Task to carry out - Locate all lines with the word "follow". Copy them.

— BEGIN Data section —

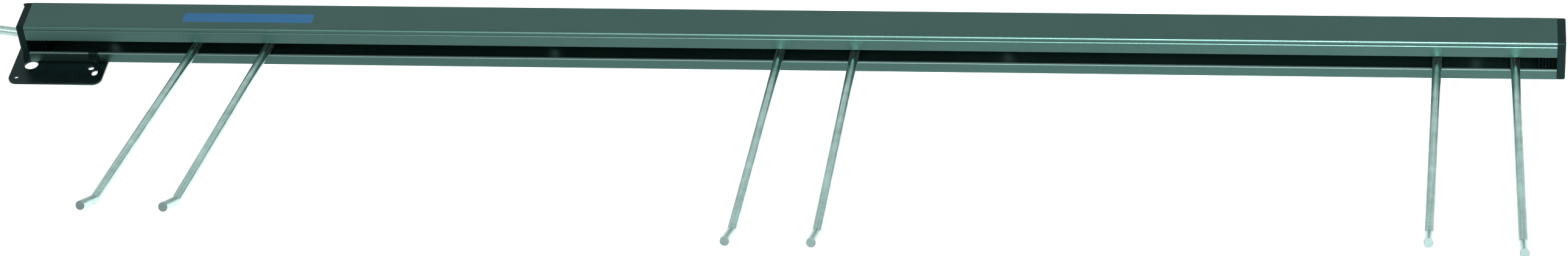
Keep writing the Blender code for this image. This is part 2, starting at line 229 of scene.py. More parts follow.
def anodised_aluminium():
    finish = Finish("anodised_aluminium", Specular_IOR_Level=0.2)
    x, y, z = finish.axes(finish.place())
    die_lines = finish.noise(finish.place((6.0, 2600.0, 2600.0)), 1.0, 3.0, 0.6)
    fine_lines = finish.noise(finish.place((30.0, 9000.0, 9000.0)), 1.0, 2.0)
    clouds = finish.noise(finish.place(), 22.0, 3.0)
    grain = finish.noise(finish.place(), 2600.0, 1.0)
    scratches = finish.noise(finish.place((9.0, 700.0, 700.0)), 1.0, 4.0, 0.7).ramp(0.70, 0.74)

    tint = (die_lines - 0.5) * 0.35 + (clouds - 0.5) * 0.3 + (grain - 0.5) * 0.35 + 0.5
    colour = finish.mix(tint, rgb(0.050, 0.106, 0.094), rgb(0.080, 0.158, 0.144))
    colour = finish.mix(scratches * 0.25, colour, rgb(0.16, 0.25, 0.23))
    # A paler colour along the lower lip's top edge is a painted highlight; the same mask also makes that
    # edge rougher.
    painted_lip_highlight = 1 - abs(z - SLOT_BOTTOM).ramp(0.0002, 0.0007)
    colour = finish.mix(painted_lip_highlight * 0.7, colour, rgb(0.30, 0.44, 0.42))

    ink = rounded_patch(finish, x, y) * z.ramp(TOP - 0.0002, TOP - 0.0001)
    ink_grain = finish.noise(finish.place(), 900.0, 3.0)
    blue = finish.mix(ink_grain, rgb(0.012, 0.085, 0.19), rgb(0.022, 0.11, 0.24))
    worn = finish.noise(finish.place((60.0, 400.0, 400.0)), 1.0, 3.0).ramp(0.66, 0.72)
    ink = ink * (1 - worn * 0.35)

    finish.feed(
        Base_Color=finish.mix(ink, colour, blue),
        Metallic=1 - ink,
        Roughness=(die_lines * 0.08 + clouds * 0.1 + 0.27) + ink * 0.1 + painted_lip_highlight * 0.25,
    )
    finish.bump(die_lines * 0.6 + fine_lines * 0.25 + grain * 0.15 + ink * 0.4, 0.000006)
    return finish.material


ANODISED = anodised_aluminium()
print("made", ANODISED.name)

# %% [markdown]
# ## Bare aluminium
#
# The bar is drilled, anodised and then sawn to length, so the sawn ends are
# bright metal and the holes aren't. A saw leaves fine straight tracks, which a
# stretched noise gives.


# %% Bare aluminium
def bare_aluminium():
    finish = Finish("bare_aluminium", Metallic=1.0)
    tracks = finish.noise(finish.place((400.0, 500.0, 6000.0)), 1.0, 3.0)
    finish.feed(
        Base_Color=finish.mix(tracks, rgb(0.62, 0.68, 0.66), rgb(0.86, 0.9, 0.88)),
        Roughness=tracks * 0.2 + 0.25,
    )
    finish.bump(tracks, 0.00001)
    return finish.material


BARE = bare_aluminium()
print("made", BARE.name)

# %% [markdown]
# ## Zinc-plated wire
#
# The wire was drawn through a die, bent, and then plated. Its drawing marks
# follow the wire round every bend, so they can't use the object's own X, Y and
# Z. Each wire carries an attribute, `straight_place`, that says where each
# point was while the wire was still straight: across, across, and along.
# Zinc is bluish and cloudy, with darker spots where it was handled.


# %% Zinc-plated wire and its sheared ends
def zinc_wire():
    finish = Finish("zinc_wire", Metallic=1.0)
    settings = {"attribute_type": "GEOMETRY", "attribute_name": "straight_place"}
    straight = finish.node("ShaderNodeAttribute", settings, output=1)
    inputs = {0: straight, 1: (1100.0, 1100.0, 22.0)}
    along = finish.node("ShaderNodeVectorMath", {"operation": "MULTIPLY"}, inputs)
    drawing = finish.noise(along, 1.0, 4.0, 0.65)
    clouds = finish.noise(straight, 90.0, 4.0, 0.6)
    spots = finish.noise(straight, 420.0, 2.0).ramp(0.62, 0.72) * clouds.ramp(0.45, 0.6)

    tone = drawing * 0.6 + clouds * 0.4
    colour = finish.mix(tone.ramp(0.3, 0.7), rgb(0.29, 0.43, 0.40), rgb(0.58, 0.78, 0.74))
    finish.feed(
        Base_Color=finish.mix(spots * 0.6, colour, rgb(0.22, 0.27, 0.27)),
        Roughness=drawing * 0.16 + clouds * 0.12 + spots * 0.15 + 0.16,
    )
    finish.bump(drawing * 0.7 + clouds * 0.3, 0.00003)
    return finish.material


def sheared_wire():
    finish = Finish("sheared_wire", Metallic=1.0)
    tracks = finish.noise(finish.place((2500.0, 900.0, 900.0)), 1.0, 3.0)
    finish.feed(
        Base_Color=finish.mix(tracks, rgb(0.10, 0.15, 0.145), rgb(0.24, 0.31, 0.30)),
        Roughness=tracks * 0.25 + 0.4,
    )
    finish.bump(tracks, 0.00006)
    return finish.material


ZINC = zinc_wire()
SHEARED = sheared_wire()
print("made", ZINC.name, SHEARED.name)

# %% [markdown]
# ## Black plastic and nylon
#
# Moulded plastic copies the texture of its mould: a fine, even grain a few
# hundredths of a millimetre deep. It isn't metallic, so its gloss is weak. The
# caps' plugs, inside the rail, take a darker and duller copy of the cap plastic,
# which paints the shade deep in the slot. The nylon clips are duller than the caps too.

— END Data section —

Reply -
Keep writing the Blender code for this image. This is part 2, starting at line 229 of scene.py. More parts follow.
# follow the wire round every bend, so they can't use the object's own X, Y and